* begin *

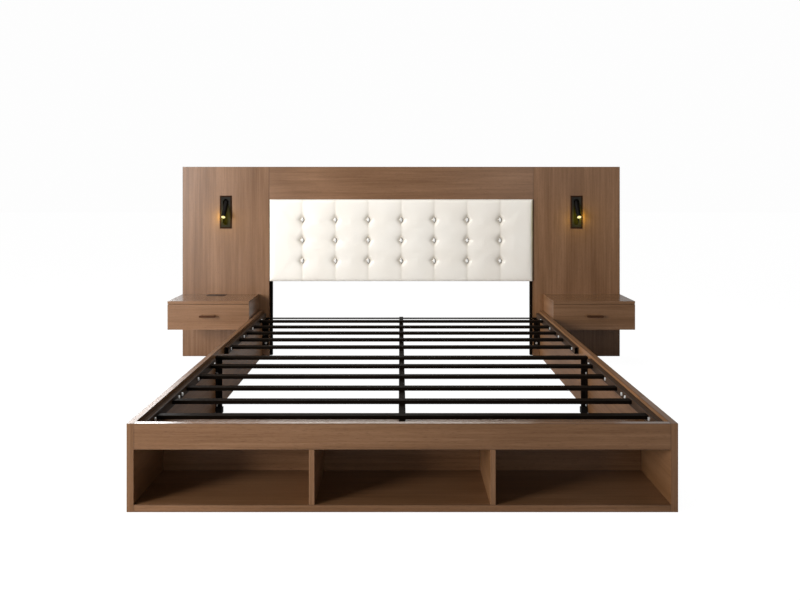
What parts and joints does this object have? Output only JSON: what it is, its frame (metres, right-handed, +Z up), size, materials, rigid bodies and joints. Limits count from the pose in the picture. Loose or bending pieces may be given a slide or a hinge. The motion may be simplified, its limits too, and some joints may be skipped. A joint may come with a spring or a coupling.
{
  "type": "bed with attached nightstands",
  "caption": "Wooden storage bed with a slatted steel deck, a buttoned cushion on a wide headboard, hanging nightstands with drawers and swing-out reading lamps.",
  "frame": {"origin": "on the floor, under the middle of the whole footprint", "axes": "+Z up, +Y from the foot of the bed to its headboard, +X across the bed, to the right for a viewer at the foot"},
  "size_m": [2.47, 2.12, 1.07],
  "materials": {
    "walnut_level": "satin veneer, grain running level",
    "walnut_upright": "satin veneer, grain running upright",
    "walnut_inner": "matt veneer",
    "drawer_box": "matt foil",
    "plywood": "raw",
    "black_steel": "satin powder coat",
    "bright_steel": "plated",
    "runner_steel": "zinc plated",
    "white_leather": "smooth semi-gloss",
    "crystal": "faceted, silver backed",
    "dark_bronze": "satin dark bronze",
    "black_plastic": "matt",
    "gloss_black": "gloss",
    "lamp_black": "satin black",
    "lamp_glow": "glowing diffuser"
  },
  "bodies": {
    "root": {"headboard_panel_left": "walnut_upright", "headboard_panel_right": "walnut_upright", "headboard_top_board": "walnut_level", "headboard_posts": "black_steel", "headboard_bars": "black_steel", "headboard_screws": "bright_steel", "cushion_backing": "plywood", "headboard_cushion": "white_leather", "cushion_buttons": "crystal", "footboard_side_left": "walnut_level", "footboard_side_right": "walnut_level", "footboard_apron": "walnut_level", "footboard_floor": "walnut_level", "footboard_cover": "walnut_inner", "footboard_back": "walnut_inner", "footboard_dividers": "walnut_inner", "side_rail_left": "walnut_level", "side_rail_right": "walnut_level", "deck_ledges": "black_steel", "slats_foot": "black_steel", "slats_head": "black_steel", "mid_bar": "black_steel", "head_bar_strip": "black_steel", "centre_beam": "black_steel", "side_legs": "black_steel", "centre_legs": "black_steel", "leg_feet": "black_plastic", "deck_brackets": "black_steel", "deck_bolts": "bright_steel", "socket_panel": "gloss_black", "left_stand_top": "walnut_level", "left_stand_sides": "walnut_level", "left_stand_floor": "walnut_inner", "left_stand_back": "walnut_inner", "left_runner_fixed": "runner_steel", "left_lamp_housing": "lamp_black", "left_lamp_pin": "bright_steel", "right_stand_top": "walnut_level", "right_stand_sides": "walnut_level", "right_stand_floor": "walnut_inner", "right_stand_back": "walnut_inner", "right_runner_fixed": "runner_steel", "right_lamp_housing": "lamp_black", "right_lamp_pin": "bright_steel"},
    "left_drawer": {"left_drawer_front": "walnut_level", "left_drawer_walls": "drawer_box", "left_drawer_floor": "drawer_box", "left_drawer_handle": "dark_bronze", "left_runner_drawer": "runner_steel"},
    "left_runner": {"left_runner_middle": "runner_steel"},
    "left_lamp": {"left_lamp_tube": "lamp_black", "left_lamp_lens": "lamp_glow"},
    "right_drawer": {"right_drawer_front": "walnut_level", "right_drawer_walls": "drawer_box", "right_drawer_floor": "drawer_box", "right_drawer_handle": "dark_bronze", "right_runner_drawer": "runner_steel"},
    "right_runner": {"right_runner_middle": "runner_steel"},
    "right_lamp": {"right_lamp_tube": "lamp_black", "right_lamp_lens": "lamp_glow"}
  },
  "joints": [
    {"name": "left_drawer_slide", "type": "slide", "parent": "root", "child": "left_drawer", "axis": [0, -1, 0], "range_m": [0, 0.2]},
    {"name": "left_runner_slide", "type": "slide", "parent": "root", "child": "left_runner", "axis": [0, -1, 0], "range_m": [0, 0.1]},
    {"name": "left_lamp_swing", "type": "hinge", "parent": "root", "child": "left_lamp", "pos_m": [-0.9905, 1.016, 0.8715], "axis": [-1, 0, 0], "range_deg": [-42, 48]},
    {"name": "right_drawer_slide", "type": "slide", "parent": "root", "child": "right_drawer", "axis": [0, -1, 0], "range_m": [0, 0.2]},
    {"name": "right_runner_slide", "type": "slide", "parent": "root", "child": "right_runner", "axis": [0, -1, 0], "range_m": [0, 0.1]},
    {"name": "right_lamp_swing", "type": "hinge", "parent": "root", "child": "right_lamp", "pos_m": [0.9905, 1.016, 0.8715], "axis": [-1, 0, 0], "range_deg": [-42, 48]}
  ],
  "couplings": [
    {"joint": "left_runner_slide", "follows": "left_drawer_slide", "ratio": 0.5},
    {"joint": "right_runner_slide", "follows": "right_drawer_slide", "ratio": 0.5}
  ]
}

* end *

## [WHAT IS REQUIRED]
Extract the full listing and reproduce each line exactly.

## [THE ANSWER]
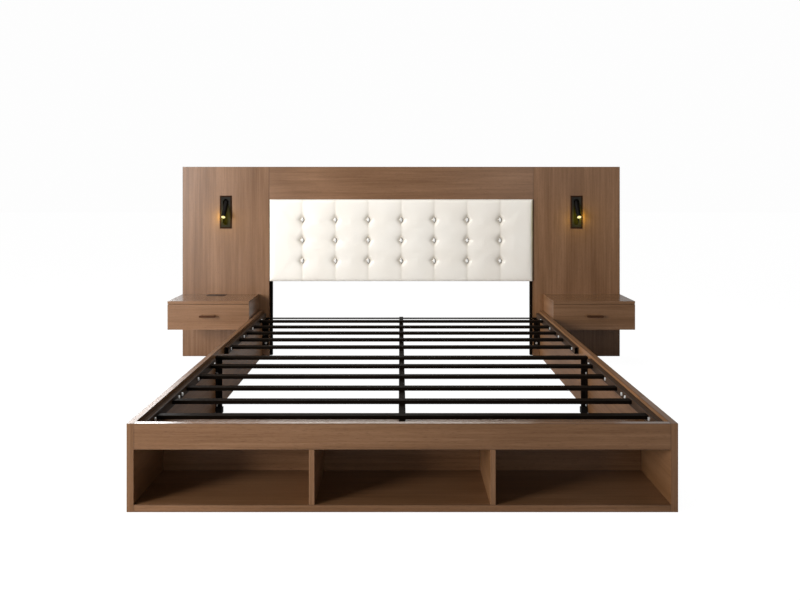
What parts and joints does this object have? Output only JSON: what it is, its frame (metres, right-handed, +Z up), size, materials, rigid bodies and joints. Limits count from the pose in the picture. Loose or bending pieces may be given a slide or a hinge. The motion may be simplified, its limits too, and some joints may be skipped. A joint may come with a spring or a coupling.
{
  "type": "bed with attached nightstands",
  "caption": "Wooden storage bed with a slatted steel deck, a buttoned cushion on a wide headboard, hanging nightstands with drawers and swing-out reading lamps.",
  "frame": {"origin": "on the floor, under the middle of the whole footprint", "axes": "+Z up, +Y from the foot of the bed to its headboard, +X across the bed, to the right for a viewer at the foot"},
  "size_m": [2.47, 2.12, 1.07],
  "materials": {
    "walnut_level": "satin veneer, grain running level",
    "walnut_upright": "satin veneer, grain running upright",
    "walnut_inner": "matt veneer",
    "drawer_box": "matt foil",
    "plywood": "raw",
    "black_steel": "satin powder coat",
    "bright_steel": "plated",
    "runner_steel": "zinc plated",
    "white_leather": "smooth semi-gloss",
    "crystal": "faceted, silver backed",
    "dark_bronze": "satin dark bronze",
    "black_plastic": "matt",
    "gloss_black": "gloss",
    "lamp_black": "satin black",
    "lamp_glow": "glowing diffuser"
  },
  "bodies": {
    "root": {"headboard_panel_left": "walnut_upright", "headboard_panel_right": "walnut_upright", "headboard_top_board": "walnut_level", "headboard_posts": "black_steel", "headboard_bars": "black_steel", "headboard_screws": "bright_steel", "cushion_backing": "plywood", "headboard_cushion": "white_leather", "cushion_buttons": "crystal", "footboard_side_left": "walnut_level", "footboard_side_right": "walnut_level", "footboard_apron": "walnut_level", "footboard_floor": "walnut_level", "footboard_cover": "walnut_inner", "footboard_back": "walnut_inner", "footboard_dividers": "walnut_inner", "side_rail_left": "walnut_level", "side_rail_right": "walnut_level", "deck_ledges": "black_steel", "slats_foot": "black_steel", "slats_head": "black_steel", "mid_bar": "black_steel", "head_bar_strip": "black_steel", "centre_beam": "black_steel", "side_legs": "black_steel", "centre_legs": "black_steel", "leg_feet": "black_plastic", "deck_brackets": "black_steel", "deck_bolts": "bright_steel", "socket_panel": "gloss_black", "left_stand_top": "walnut_level", "left_stand_sides": "walnut_level", "left_stand_floor": "walnut_inner", "left_stand_back": "walnut_inner", "left_runner_fixed": "runner_steel", "left_lamp_housing": "lamp_black", "left_lamp_pin": "bright_steel", "right_stand_top": "walnut_level", "right_stand_sides": "walnut_level", "right_stand_floor": "walnut_inner", "right_stand_back": "walnut_inner", "right_runner_fixed": "runner_steel", "right_lamp_housing": "lamp_black", "right_lamp_pin": "bright_steel"},
    "left_drawer": {"left_drawer_front": "walnut_level", "left_drawer_walls": "drawer_box", "left_drawer_floor": "drawer_box", "left_drawer_handle": "dark_bronze", "left_runner_drawer": "runner_steel"},
    "left_runner": {"left_runner_middle": "runner_steel"},
    "left_lamp": {"left_lamp_tube": "lamp_black", "left_lamp_lens": "lamp_glow"},
    "right_drawer": {"right_drawer_front": "walnut_level", "right_drawer_walls": "drawer_box", "right_drawer_floor": "drawer_box", "right_drawer_handle": "dark_bronze", "right_runner_drawer": "runner_steel"},
    "right_runner": {"right_runner_middle": "runner_steel"},
    "right_lamp": {"right_lamp_tube": "lamp_black", "right_lamp_lens": "lamp_glow"}
  },
  "joints": [
    {"name": "left_drawer_slide", "type": "slide", "parent": "root", "child": "left_drawer", "axis": [0, -1, 0], "range_m": [0, 0.2]},
    {"name": "left_runner_slide", "type": "slide", "parent": "root", "child": "left_runner", "axis": [0, -1, 0], "range_m": [0, 0.1]},
    {"name": "left_lamp_swing", "type": "hinge", "parent": "root", "child": "left_lamp", "pos_m": [-0.9905, 1.016, 0.8715], "axis": [-1, 0, 0], "range_deg": [-42, 48]},
    {"name": "right_drawer_slide", "type": "slide", "parent": "root", "child": "right_drawer", "axis": [0, -1, 0], "range_m": [0, 0.2]},
    {"name": "right_runner_slide", "type": "slide", "parent": "root", "child": "right_runner", "axis": [0, -1, 0], "range_m": [0, 0.1]},
    {"name": "right_lamp_swing", "type": "hinge", "parent": "root", "child": "right_lamp", "pos_m": [0.9905, 1.016, 0.8715], "axis": [-1, 0, 0], "range_deg": [-42, 48]}
  ],
  "couplings": [
    {"joint": "left_runner_slide", "follows": "left_drawer_slide", "ratio": 0.5},
    {"joint": "right_runner_slide", "follows": "right_drawer_slide", "ratio": 0.5}
  ]
}